In the interactive digital world, it's all about cause and effect. For every problem, there are multiple solutions. For the destruction of old tenets, there is the creation of new options. The only way to know is to candidly address, analyze and execute.

A good second step is to adopt a positive, proactive studied approach to the rush of technological, structural and financial change. Enduring that exercise makes it easier to recognize that the glass is really half full.

The economic recession and credit crisis are dire, and will have a pervasive, trickle-down impact on all consumers and businesses. But they also will force consumers and businesses to re-evaluate their priorities, processes, relationships and metrics. Just as the economic turmoil poses problems, digital interactive technology provides necessary and constructive solutions.
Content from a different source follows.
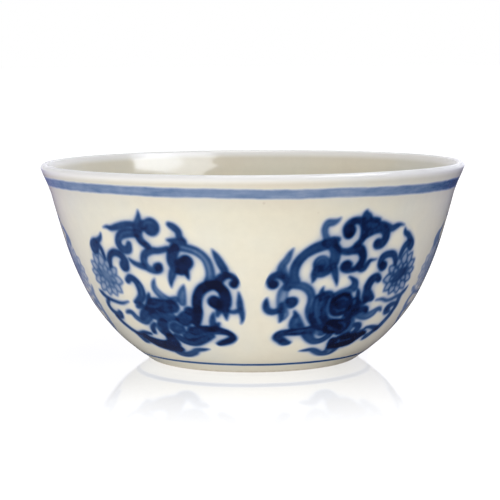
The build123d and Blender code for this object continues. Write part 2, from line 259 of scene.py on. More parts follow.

The customer and advertising pullback taking place will take an especially big toll on print and broadcast. It will push traditional media and advertisers to the threshold of digital options. At the same time, the Internet's wild growth will be clipped by the economic realities from which no new interactive digital business is immune.

A good third step is taming and tapping the opposing forces of economic strain and digital boom; take ownership of what you can control. The most important task is constructing a new rational economic framework for doing business. It is fundamental to everything.

The deals galore that will continue to prevail in realigning old assets and creating new assets hinge on accurate valuations and metrics. In order to reset the flow of money and tap the liquidity that is hiding in the shadows, businesses must devise new credible ways of defining the value and pricing of goods, services and connections. The revaluation process can't happen too soon--whether it is redefining the value of conventional or transactional advertising messages on various media platforms, determining how to qualify audience engagement, pricing a company or redrafting the structured cost of producing and distributing content. Once you get the hang of it, you could surprise yourself. Friction was never so much fun.